OCRC’s second problem was slow implementation. It announced four store addresses in April but then went silent. Renovations at those sites began only in July. No other locations or cannabis supply contracts were announced, and it had hired only 50 employees. That’s hardly an “advanced state of readiness” for beginning sales Oct. 17.

(One wonders: Did the Liberals order OCRC to pause implementation until after the June election to avoid controversies about store locations?)

Ontario’s new plan lets the private sector handle all retail stores. That saves OCRC (and taxpayers) the upfront costs of creating an entire retail network.

OCRC will still begin online sales Oct. 17 and handle all wholesaling. Having finally negotiated supply contracts, it must now focus on preparing its website.

Unfortunately, businesses can’t open stores before April 2019. The provincial government wants time to consult stakeholders, rewrite laws and issue licences.

More stores and variety

Ontario consumers can expect far more stores now than OCRC would have opened. The numbers depend on how the government proceeds.

It can look to the Prairies for several examples. Alberta is processing applications for store licences without any specific total in mind. Saskatchewan is also issuing individual licences but limiting store numbers. It ran lotteries to select which applications to process. Manitoba instead licensed four province-wide retail chains.

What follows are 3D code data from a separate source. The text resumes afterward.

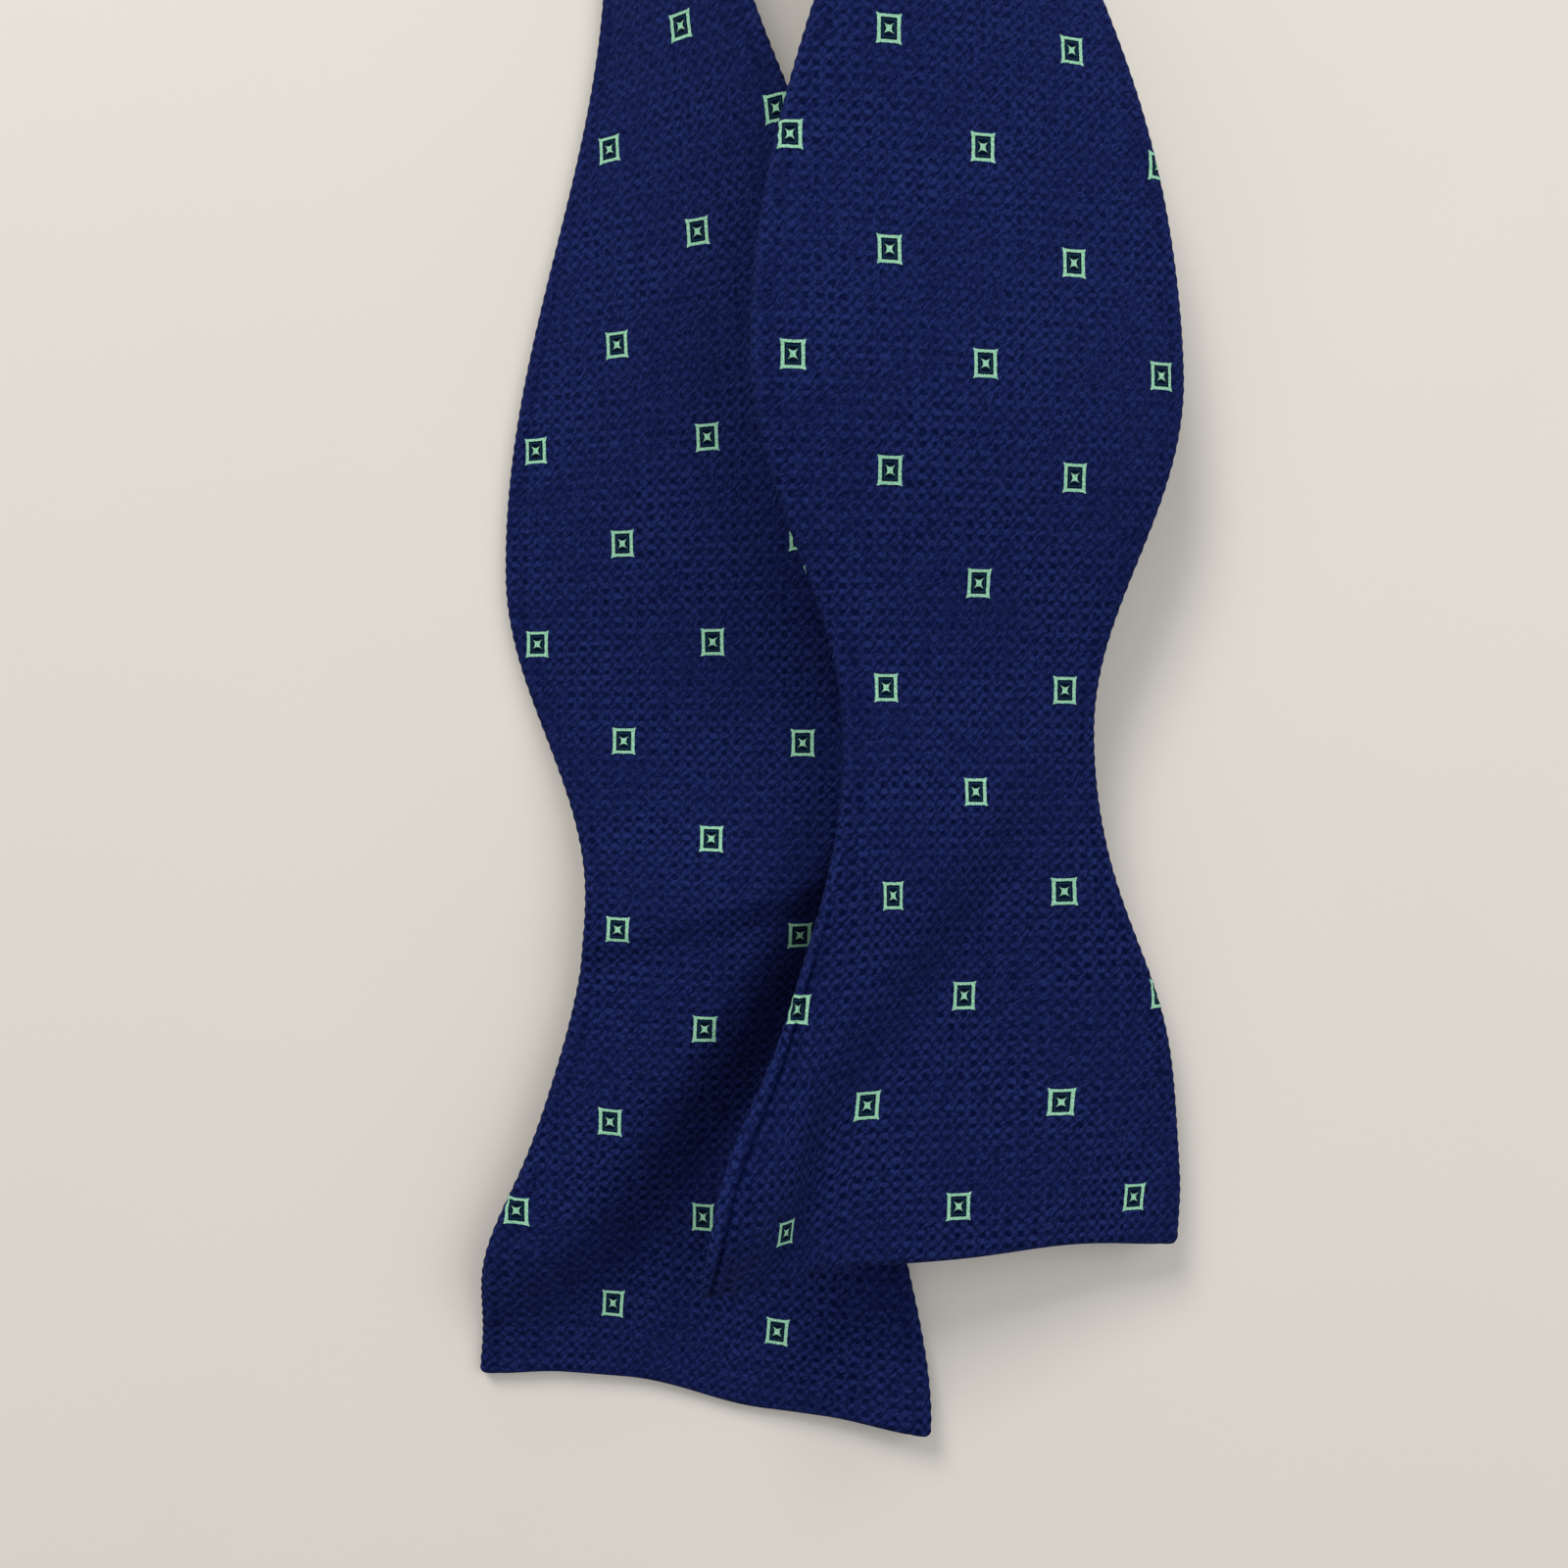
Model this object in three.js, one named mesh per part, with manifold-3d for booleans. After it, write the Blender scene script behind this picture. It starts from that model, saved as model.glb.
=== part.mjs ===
// A self-tie bow tie laid open: two butterfly blades, side by side and partly overlapping, joined by a
// neckband that stands on edge in a loop. The loop's top run lies along X and carries the metal hardware:
// a size adjuster, a hook and an eye. Millimetres, +Z up. The blades' square ends point along -Y.
import * as THREE from 'three';
import { mergeVertices } from 'three/addons/utils/BufferGeometryUtils.js';
import Module from 'manifold-3d';

const DEG = Math.PI / 180;

// Outline of a blade: half widths, and how far from the square end each one falls.
const END_HALF = 32;
const WAIST_HALF = 17.8;
const BULGE_HALF = 29.5;
const BAND_HALF = 9.5;
const WAIST_AT = 71.5;
const BULGE_AT = 118;
const BAND_AT = 216;

// Plies, from the front: face cloth, woven interlining, back cloth.
const GAP = 0.3;
const CLOTH = 0.6;
const INTERLINING = 0.8;
const HALF_STACK = CLOTH + GAP + INTERLINING / 2;
const INTERLINING_INSET = 2.5;
const STRAP_HALF = 0.8;

// The neck loop in plan.
const LOOP_TOP_Y = 257;
const LOOP_LEAN = 38.5;
const CORNER_RADIUS = 25;
const CORNER_TURN = 90 + LOOP_LEAN;

// Hardware: rails run past the strap's edges, bars cross it.
const BAR_RADIUS = 0.75;
const RAIL = 1.6;
const RAIL_GAP = 0.45;
const HARDWARE_HALF = BAND_HALF + RAIL_GAP + RAIL;
const HARDWARE_CLEARANCE = 0.05;
const EDGE_RISE = HARDWARE_HALF - BAND_HALF + HARDWARE_CLEARANCE;
const BAND_HEIGHT = EDGE_RISE + BAND_HALF;
const RETURN_Y = -3.6;
const HOOK_Y = RETURN_Y / 2;
const HOOK_PLATE_HALF = 0.7;
const SLIDE_X = 34;
const SLIDE_HALF_LENGTH = 4.5;
const RAIL_OVERHANG = 0.15;
const BAR_SETBACK = 0.4;
const HOOK_X = -6;
const HOOK_FRAME = 7.2;
const HOOK_CROSSBAR = 2.2;
const TONGUE_OVERLAP = 0.6;
const HOOK_REACH = 13.5;
const HOOK_LIP = 3;
const HOOK_HEIGHT = 7;
const EYE_X = HOOK_X - HOOK_REACH;
const EYE_LENGTH = 8;
const HEM_TAIL = 12;
const HEM_NECK = 2.4;
const HEM_WRAP = 130 * DEG;
const FOLD_LEG = 4;

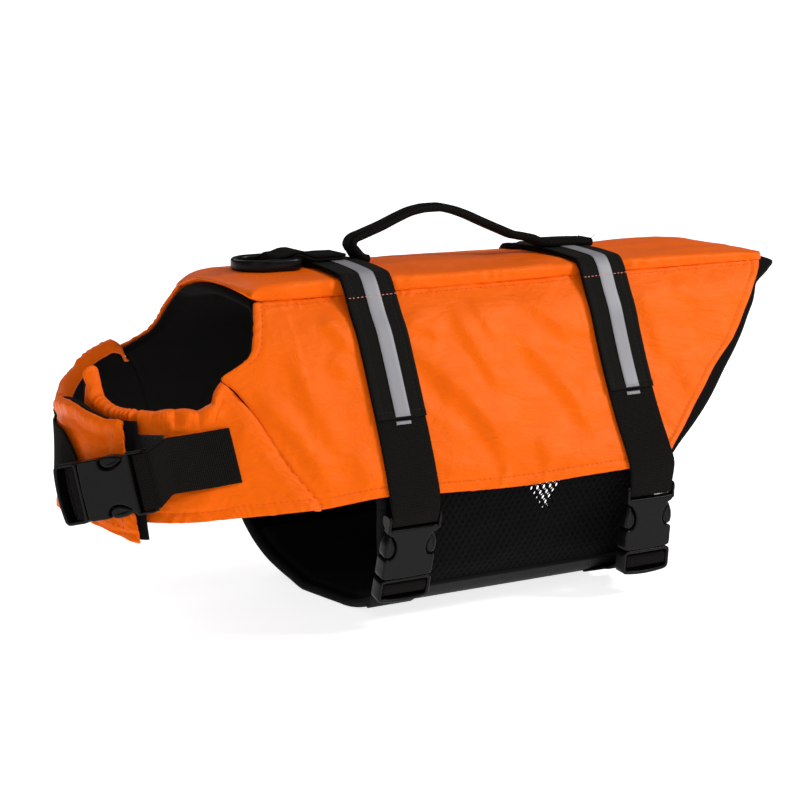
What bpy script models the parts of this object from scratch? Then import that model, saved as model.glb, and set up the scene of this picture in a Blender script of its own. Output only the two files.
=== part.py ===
"""Dog life jacket: padded back slab, side panels, chest flaps, belly, straps and buckles.

Run with: blender --background --python part.py

Lengths in the tables and named sizes are millimetres; every mesh is written in metres
through MM. +X runs towards the tail, +Z is up, and -Y is the dog's left, the side with
the buckles. Z = 0 is the surface that the belly base stands on.
"""

import math

import bmesh
import bpy
import numpy as np
from mathutils import Matrix, Vector

MM = 0.001
SEAM_GAP = 0.3
CHORD_GAP = 0.6  # gap where two curved layers are drawn with different grids
FLAP_LAYER_GAP = 0.8  # the same inside the chest flaps, which curve more

# Driving sizes.
CENTRE_X = 15.5  # shift that brings the middle of the jacket's length to X = 0
CENTRE_Y = -0.4
COVER = 2.0  # outer cloth, doubled at its hems
LINING = 6.5  # foam and its inner cloth
FLAP_LINING = 5.0  # the same in the chest flaps
CANVAS = 1.4  # belly mesh cloth
BASE = 6.0  # padded belly base
WEBBING = 2.0
WEBBING_WIDTH = 38.0
BAND = 1.0  # smooth hemmed band over the webbing
SLAB_HALF_WIDTH = 51.0
SLAB_SIDE = 13.0  # height of the back slab's side wall
SLAB_CENTRE = 9.2  # its thickness along the spine
SLAB_CROWN = 8.0  # rise of the slab's underside between its seams
SLAB_ROUND = 4.5  # how far its rounded side wall bulges
RIGHT_LEAD = 8.0  # the right side's neck edge runs this far ahead of the left's
PINCH = 7.0  # how far the side panels draw in towards the tail
FLARE = 3.0  # how far their lower rear corners stand out again
FLAP_HEM = 150.0  # depth of the hem below the side seam
NOSE_START_X = -125.0  # where the plan of the chest starts to curve
NOSE_HALF_WIDTH = 106.0
NOSE_LENGTH = 205.0  # along the cloth from there to the middle of the chest
NOSE_LEAN = 0.15  # share of the sides' outward lean that is left at the chest
OVERLAP_LIFT = 11.3  # the right chest flap lies this far outside the left one
TUCK = 11.5  # how far the chest buckle pulls in the right flap before the overlap
TUCK_RANGE = (95.0, 222.0)  # along the cloth
TUCK_DEPTHS = (75.0, 125.0)
LIFT_RANGE = (165.0, 222.0)
FRONT_STRAP_X = -59.5
REAR_STRAP_X = 144.8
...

Given the relative populations, if Ontario follows Saskatchewan’s lottery-limited approach it might allow some 700 cannabis stores to open in 2019. Taking Alberta’s freer-market path could easily put the number over 1,000.

Those numbers may look high. But Aurora Cannabis alone is eyeing more than 100 potential retail locations. Canopy Growth’s Hiku subsidiary is already building shops across the province it hopes can sell cannabis. Second Cup may convert some of its coffee outlets. Many individual entrepreneurs will also likely join in.

Consider too, that Ontario has more than 2,000 locations selling alcoholic beverages. Those include LCBO outlets, beer stores and wineries.

The switch to private sector sales should also mean more variety and innovation. Some sellers may emphasize wide selection while others promote value or convenience. Some might look upscale while others go retro-hippy.

Federal marketing restrictions, however, however will limit this diversity. Nova Scotia has already encountered problems with its stores’ signage.

Stronger retailing, more delay

The biggest benefit from the change will be consumer convenience. The increased store quantity and variety will help legal cannabis compete against the illegal stuff. More consumers will go legit.

Furthermore, more stores mean more jobs and more rent for commercial landlords.

On the downside, that extra retailing power could encourage more total consumption. And so, perhaps more problems like impaired driving.

The unfortunate delay to April will frustrate many growers and consumers, but it offers a silver lining. Many observers expect a temporary cannabis shortage when sales simultaneously begin across Canada in October. That’s despite growers’ preparations, like Canopy Growth’s 15-tonne cannabis stockpile.

But by the time Ontario’s stores open in spring, increased production volumes should have turned any shortfall into a surplus. That will allow better availability and pricing.

The delayed openings will also more closely coincide with the legalization of cannabis edibles. Products like pot brownies and beverages will become legal sometime in 2019.

Awkward contrasts

Ontario’s government is delaying storefront opening partly to allow for public consultations. Such stakeholder discussions are certainly appropriate, though they may simply confirm that people’s opinions vary widely.

But if the Conservatives can wait and consult on vices like cannabis, why not on virtues like municipal democracy? They’ve rushed to change Toronto council size and regional chair selections. Surely, those changes can also wait a few months until the 2018 election campaigns are over?

The Conservatives are similarly looking inconsistent on the business front. Their election campaign pledged to “open Ontario for business again.” Switching cannabis retailing from OCRC to businesses certainly fits that promise.

But a truly business-friendly government wouldn’t unilaterally cancel hundreds of renewable energy contracts. Sure, the Conservatives want to implement their own electricity strategy. But can’t they do that without punishing businesses and communities that signed onto earlier deals in good faith?

But putting those broader inconsistencies aside, Ontario’s new cannabis policy looks reasonable. It certainly improves upon the mess the previous government left behind.